PLANS to send people outwith the Lothians for cataract operations will be disruptive to patients and hinder progress of trainee doctors, it is claimed.
The Royal College of Ophthalmologists criticised NHS Lothian proposals to outsource more eye surgery to Glasgow in a bid to reduce a backlog.
The trust admitted the department is struggling to cope as demand in the Capital has soared, causing them to look to private clinics.
The explosion in numbers – blamed on the prevalence of diabetes and an ageing population – led to nearly 400 patients waiting more than 12 weeks to be seen in June.
It has led to health bosses sending cases to the Golden Jubilee National Waiting Times Centre.

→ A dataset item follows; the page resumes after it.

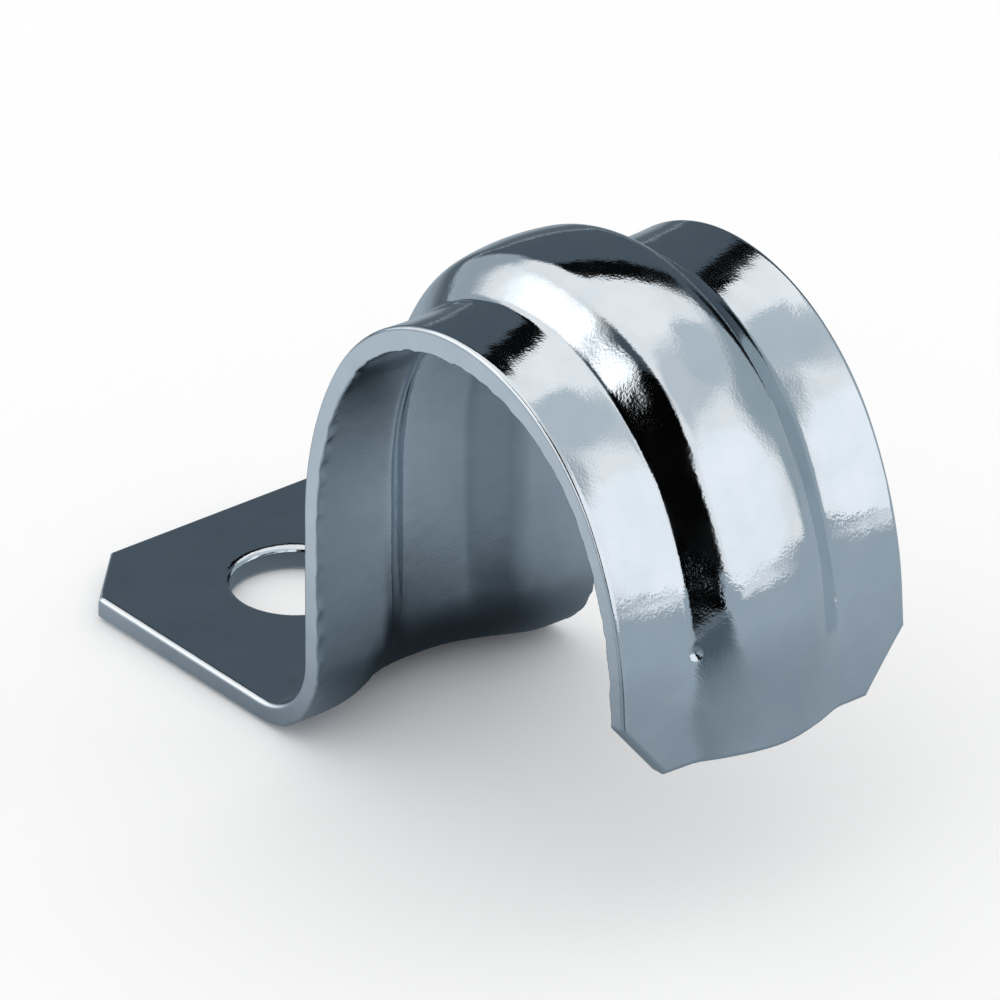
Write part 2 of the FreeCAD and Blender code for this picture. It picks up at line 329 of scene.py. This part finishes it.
def bead_section():
    """Node group: height of the outer face over the bands at a distance across the strip."""
    tree = bpy.data.node_groups.new("bead_section", "GeometryNodeTree")
    for name in ("across", *FULL_BEAD):
        tree.interface.new_socket(name, in_out="INPUT", socket_type="NodeSocketFloat")
    tree.interface.new_socket("raised", in_out="OUTPUT", socket_type="NodeSocketFloat")
    given = add(tree, "NodeGroupInput", {})
    distance = add(tree, "ShaderNodeMath", {0: given["across"]}, operation="ABSOLUTE")[0]

    # The flank rises from crease to shoulder, and the ridge falls a little from the middle to the shoulder
    inputs = {0: given["height"], 1: given["rise"]}
    flank_height = add(tree, "ShaderNodeMath", inputs, operation="SUBTRACT")[0]
    inputs = {0: given["base"], 1: given["crown"]}
    flank_width = add(tree, "ShaderNodeMath", inputs, operation="SUBTRACT")[0]
    slope = add(tree, "ShaderNodeMath", {0: flank_height, 1: flank_width}, operation="DIVIDE")[0]
    inside = add(tree, "ShaderNodeMath", {0: given["base"], 1: distance}, operation="SUBTRACT")[0]
    flank = add(tree, "ShaderNodeMath", {0: inside, 1: slope}, operation="MULTIPLY")[0]
    share = add(tree, "ShaderNodeMath", {0: distance, 1: given["crown"]}, operation="DIVIDE")[0]
    squared = add(tree, "ShaderNodeMath", {0: share, 1: 2.0}, operation="POWER")[0]
    fall = add(tree, "ShaderNodeMath", {0: squared, 1: given["rise"]}, operation="MULTIPLY")[0]
    ridge = add(tree, "ShaderNodeMath", {0: given["height"], 1: fall}, operation="SUBTRACT")[0]
    inputs = {0: flank, 1: ridge, 2: given["shoulder"]}
    top = add(tree, "ShaderNodeMath", inputs, operation="SMOOTH_MIN")[0]

    # The bands beside the bead are not quite flat: each is dished a little between crease and edge
    inputs = {"Value": distance, "From Min": given["base"], "From Max": WIDTH / 2, "To Min": -1.0}
    share = add(tree, "ShaderNodeMapRange", inputs)[0]
    squared = add(tree, "ShaderNodeMath", {0: share, 1: share}, operation="MULTIPLY")[0]
    hollow = add(tree, "ShaderNodeMath", {0: squared, 1: 1.0}, operation="SUBTRACT")[0]
    band = add(tree, "ShaderNodeMath", {0: hollow, 1: given["dish"]}, operation="MULTIPLY")[0]
    inputs = {0: top, 1: band, 2: given["crease"]}
    raised = add(tree, "ShaderNodeMath", inputs, operation="SMOOTH_MAX")[0]
    add(tree, "NodeGroupOutput", {"raised": raised})
    return tree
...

But a spokesman for the RCO, the professional body for eye doctors, said the college had “concerns” about outsourcing works from hospitals.
He said: “It may have a destabilising effect on local services and have an effect on being able to train trainees.

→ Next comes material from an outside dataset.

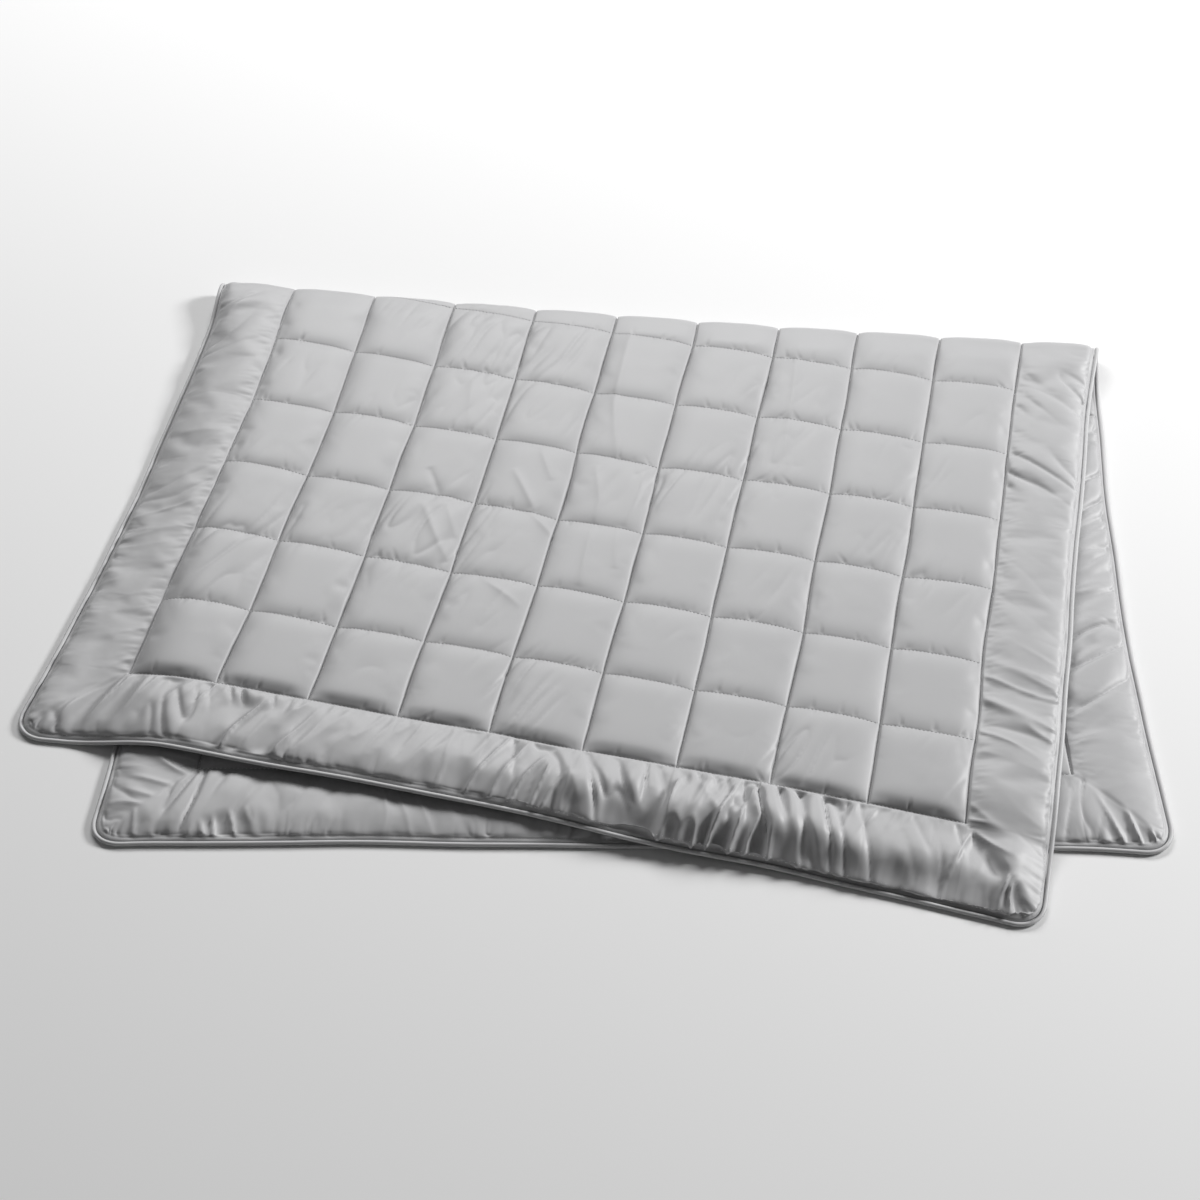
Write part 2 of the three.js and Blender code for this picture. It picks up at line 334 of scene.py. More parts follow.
def rounded(u, v):
    """Flat points drawn in towards the squares at the four corners, so that the outline is rounded there."""
    heart_u = np.where(u < WIDTH / 2, BORDER, WIDTH - BORDER)
    heart_v = np.where(v < LENGTH / 2, BORDER, LENGTH - BORDER)
    reach_u = u - heart_u
    reach_v = v - heart_v
    in_corner = ((u < BORDER) | (u > WIDTH - BORDER)) & ((v < BORDER) | (v > LENGTH - BORDER))
    far = np.maximum(np.maximum(np.abs(reach_u), np.abs(reach_v)), 1e-9)
    a = np.abs(reach_u) * BORDER / far
    b = np.abs(reach_v) * BORDER / far
    centre = BORDER - CORNER_RADIUS
    p = np.maximum(a**2 + b**2, 1e-12)
    q = centre * (a + b)
    inside = np.maximum(q**2 - p * (2 * centre**2 - CORNER_RADIUS**2), 0)
    on_arc = np.minimum(a, b) > centre
    scale = np.where(on_arc, (q + np.sqrt(inside)) / p, 1)
    share = (far / BORDER) ** 2
    factor = np.where(in_corner, mixed(1, scale, share), 1)
    return heart_u + reach_u * factor, heart_v + reach_v * factor


# The two faces of the cover.
# The cloth of each face is laid on its side of the folded middle, and both end in the seam of the piping.
# Each square is raised at least to the mean profile of the puffed squares, and is shallower at its cross
# seams. The border is heaped up at the front right, where it leans out over the piping.
CREASE_HALF = 1.6 * MM
RIM_HALF = 1.3 * MM
RIM_REACH = 14 * MM
OUTER_RISE = 1.0
INNER_RISE = 0.7
SQUARE_RISE = 1.35
SQUARE_LIMIT = 12 * MM
BORDER_RISE = 0.85
BORDER_LIMIT = 16 * MM
RIM_FULLNESS = 0.35
FRONT_HEAP = 1.5
HEAP_STARTS = 0.3
HEAP_WHOLE = 0.7
FRONT_CREST = 46 * MM
FRONT_CREST_REACH = 34 * MM
EDGE_OVERHANG = 3 * MM
FRONT_OVERHANG = 11 * MM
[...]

“The easy and straight forward cases disappear so they don’t have them to train up.
“These patients get cherry- picked. Anything that is remotely difficult gets sent back. It’s a waste of time for the patient and a duplication of investigations.”

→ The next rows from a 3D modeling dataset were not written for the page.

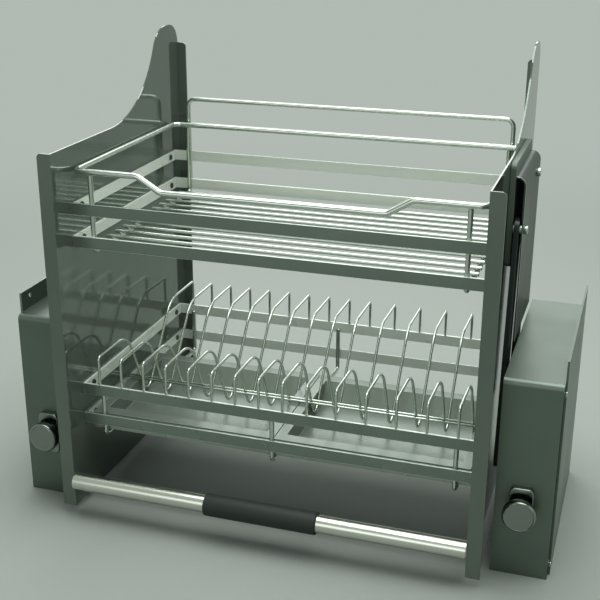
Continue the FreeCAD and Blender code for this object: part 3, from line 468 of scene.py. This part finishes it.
def outward(thing):
    """Turn every face outwards."""
    shape = bmesh.new()
    shape.from_mesh(thing.data)
    bmesh.ops.recalc_face_normals(shape, faces=shape.faces)
    shape.to_mesh(thing.data)
    shape.free()
    return thing


def fitted(thing, node, material, sharp_angle):
    """A finished piece in place of its solid, smooth but for its sharp edges."""
    thing.data.shade_smooth()
    thing.data.set_sharp_from_angle(angle=sharp_angle)
    paint(thing, material)
    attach(thing, body_of[node])
    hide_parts(node)


def wire_piece(name, parts, node):
    """A bright wire piece in place of its solid."""
    fitted(outward(joined(name, parts)), node, bright, WIRE_SHARP)


bright = polished("bright_wire", WIRE_COLOUR, 0.20, (1.0, 1.0, 1.0), 30.0, 0.002, 0.92)
RAIL_RADIUS = 3.0 * MM
RAIL_BEND = 10.0 * MM
RAIL_SIDES = 24
DIP_HALF = 111.0 * MM
DIP_SLOPE = 24.0 * MM
low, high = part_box("top_rail")
side_x = high.x - RAIL_RADIUS
near_y = low.y + RAIL_RADIUS
far_y = high.y - RAIL_RADIUS
high_z = high.z - RAIL_RADIUS
low_z = low.z + RAIL_RADIUS
rail_path = bent_path([
    (side_x, far_y, high_z),
    (side_x, near_y, high_z),
    (DIP_HALF + DIP_SLOPE, near_y, high_z),
    (DIP_HALF, near_y, low_z),
    (-DIP_HALF, near_y, low_z),
    (-DIP_HALF - DIP_SLOPE, near_y, high_z),
    (-side_x, near_y, high_z),
    (-side_x, far_y, high_z),
], [RAIL_BEND] * 8)
rail = carried_circle(rail_path, RAIL_RADIUS, (0, 0, 1), True, RAIL_SIDES)
wire_piece("top_rail_wire", [rail], "top_rail")

# Back guard: a hoop of bright wire whose two legs are welded behind the upper basket's rear bars. It keeps
# what stands there off the cabinet's back.
ROD_RADIUS = 2.5 * MM
HOOP_BEND = 9.0 * MM
low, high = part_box("back_guard")
hoop_x = high.x - ROD_RADIUS
hoop_y = (low.y + high.y) / 2
hoop_path = bent_path([
    (-hoop_x, hoop_y, low.z),
    (-hoop_x, hoop_y, high.z - ROD_RADIUS),
    (hoop_x, hoop_y, high.z - ROD_RADIUS),
    (hoop_x, hoop_y, low.z),
], [0, HOOP_BEND, HOOP_BEND, 0])
wire_piece("back_guard_hoop", [carried_circle(hoop_path, ROD_RADIUS, (0, 1, 0))], "back_guard")

# Cradle rods: U-shaped rods of bright wire, welded inside the rings' front and rear bars. Two carry the
# shelf wires of the upper basket and three carry the drip trays.
ROD_BEND = 4.5 * MM


def cradle(across, low, high):
    """One rod: down behind the front bars, back under the basket and up before the rear bars."""
    near = low.y + ROD_RADIUS
    far = high.y - ROD_RADIUS
    foot = low.z + ROD_RADIUS
    corners = [(across, near, high.z), (across, near, foot), (across, far, foot), (across, far, high.z)]
    return carried_circle(bent_path(corners, [0, ROD_BEND, ROD_BEND, 0]), ROD_RADIUS, (1, 0, 0))


for node, places in (("upper_cradle_rods", (-1, 1)), ("tray_cradle_rods", (-1, 0, 1))):
    low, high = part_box(node)
    rod_x = high.x - ROD_RADIUS
    wire_piece(node[:-1] + "_set", [cradle(place * rod_x, low, high) for place in places], node)

# Shelf wires: twelve straight bright wires, cut to length and welded across the two upper cradle rods. They
# are the upper basket's floor.
SHELF_WIRE = 2.0 * MM
SHELF_COUNT = 12
STRAIGHT_STEPS = 4
low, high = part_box("shelf_wires")
shelf_z = (low.z + high.z) / 2
shelf_parts = []
for shelf_y in np.linspace(low.y + SHELF_WIRE, high.y - SHELF_WIRE, SHELF_COUNT):
    line = np.linspace((low.x, shelf_y, shelf_z), (high.x, shelf_y, shelf_z), STRAIGHT_STEPS)
    shelf_parts.append(carried_circle(line, SHELF_WIRE, (0, 0, 1)))
wire_piece("shelf_wire_row", shelf_parts, "shelf_wires")

# Plate dividers: fifteen thin bright wires, ten at a narrow pitch and five at a wide one, welded on the
# lower basket's top ring. Each is bent in one plane to run level, dive into a V and climb to the back.
DIVIDER_WIRE = 1.5 * MM
DIVIDER_SIDES = 12
LEG_BEND = 4.0 * MM
ARCH_BEND = 34.0 * MM
FOOT_BEND = 11.0 * MM
DIVIDER_BENDS = [0, LEG_BEND, ARCH_BEND, FOOT_BEND, ARCH_BEND, LEG_BEND, 0]
NARROW_PITCH = 25.0 * MM
NARROW_COUNT = 10
WIDE_PITCH = 30.0 * MM
WIDE_COUNT = 5
FRONT_CORNER = 65.25 * MM
LOW_CORNER = 108.75 * MM
REAR_CORNER = 180.15 * MM
LOW_CORNER_DROP = 90.8 * MM
low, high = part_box("plate_dividers")
first_x = low.x + DIVIDER_WIRE
last_x = high.x - DIVIDER_WIRE
near_y = low.y + DIVIDER_WIRE
far_y = high.y - DIVIDER_WIRE
foot_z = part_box("lower_basket_top_ring")[1].z
top_z = high.z - DIVIDER_WIRE


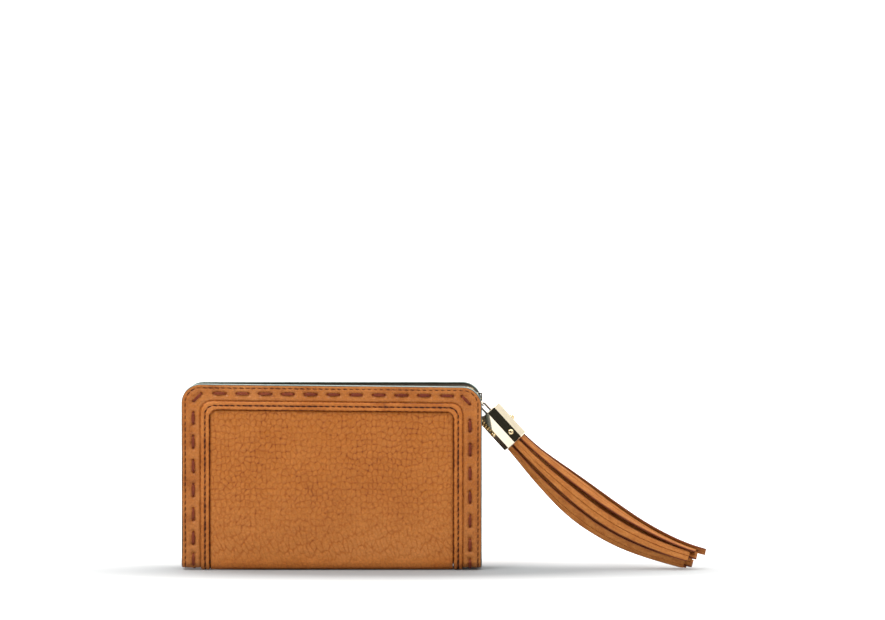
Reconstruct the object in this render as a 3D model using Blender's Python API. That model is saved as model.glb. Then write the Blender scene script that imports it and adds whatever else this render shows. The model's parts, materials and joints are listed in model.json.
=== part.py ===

He added it could lead to future funding issues for ophthalmology departments if theatres were deemed to be under-used, and not all clinics were fully equipped if something goes wrong.
The missed targets come as more urgent cases, such as patients suffering from macular degeneration, glaucoma and diabetic retinopathy, are treated as a priority as they are at greater risk of blindness,
It has meant people with lesser clinical priorities – such as people awaiting cataract operations – are being delayed.
Dr David Farquharson, Medical Director, NHS Lothian said the plans were to address the increase in the number of people waiting too long for ophthalmology appointments.
“The challenges in this area have been exacerbated by the need to regularly review patients who are not covered by the waiting times standard but are of a higher clinical priority and at greater risk of losing their sight, such as those with glaucoma or diabetes-related problems.
“In order to ensure we treat people as quickly as possible we will be increasing our use of the National Waiting Times Centre and independent sector for ophthalmology services until we have sufficient sustainable capacity within NHS Lothian.” Ian Brown, of the Royal National Institute of Blind People, said swift surgery was important as delays to treatments had a debilitating impact on the everyday lives of people. He said: “Cataracts can stop people from being able to read and drive which is a problem for people working or even if they are retired.
Life through a lens
CATARACTS are cloudy patches on the lens which cause loss of sight.
They affect a third of people aged over 65 and can be treated by cataract surgery, which involves replacing the damaged lens with an artificial implant. Cataracts can develop in one or both eyes, and one eye can often be more affected than the other.
The lens is the transparent structure at the front of the eye. It is normally clear and allows light to pass through to the back of the eye. However, if parts of the lens become cloudy, light is unable to pass through the cloudy patches.
Over time, the cloudy patches become bigger, and more of them develop. As less light is able to pass through the lens, the person’s vision is likely to become blurred or cloudy.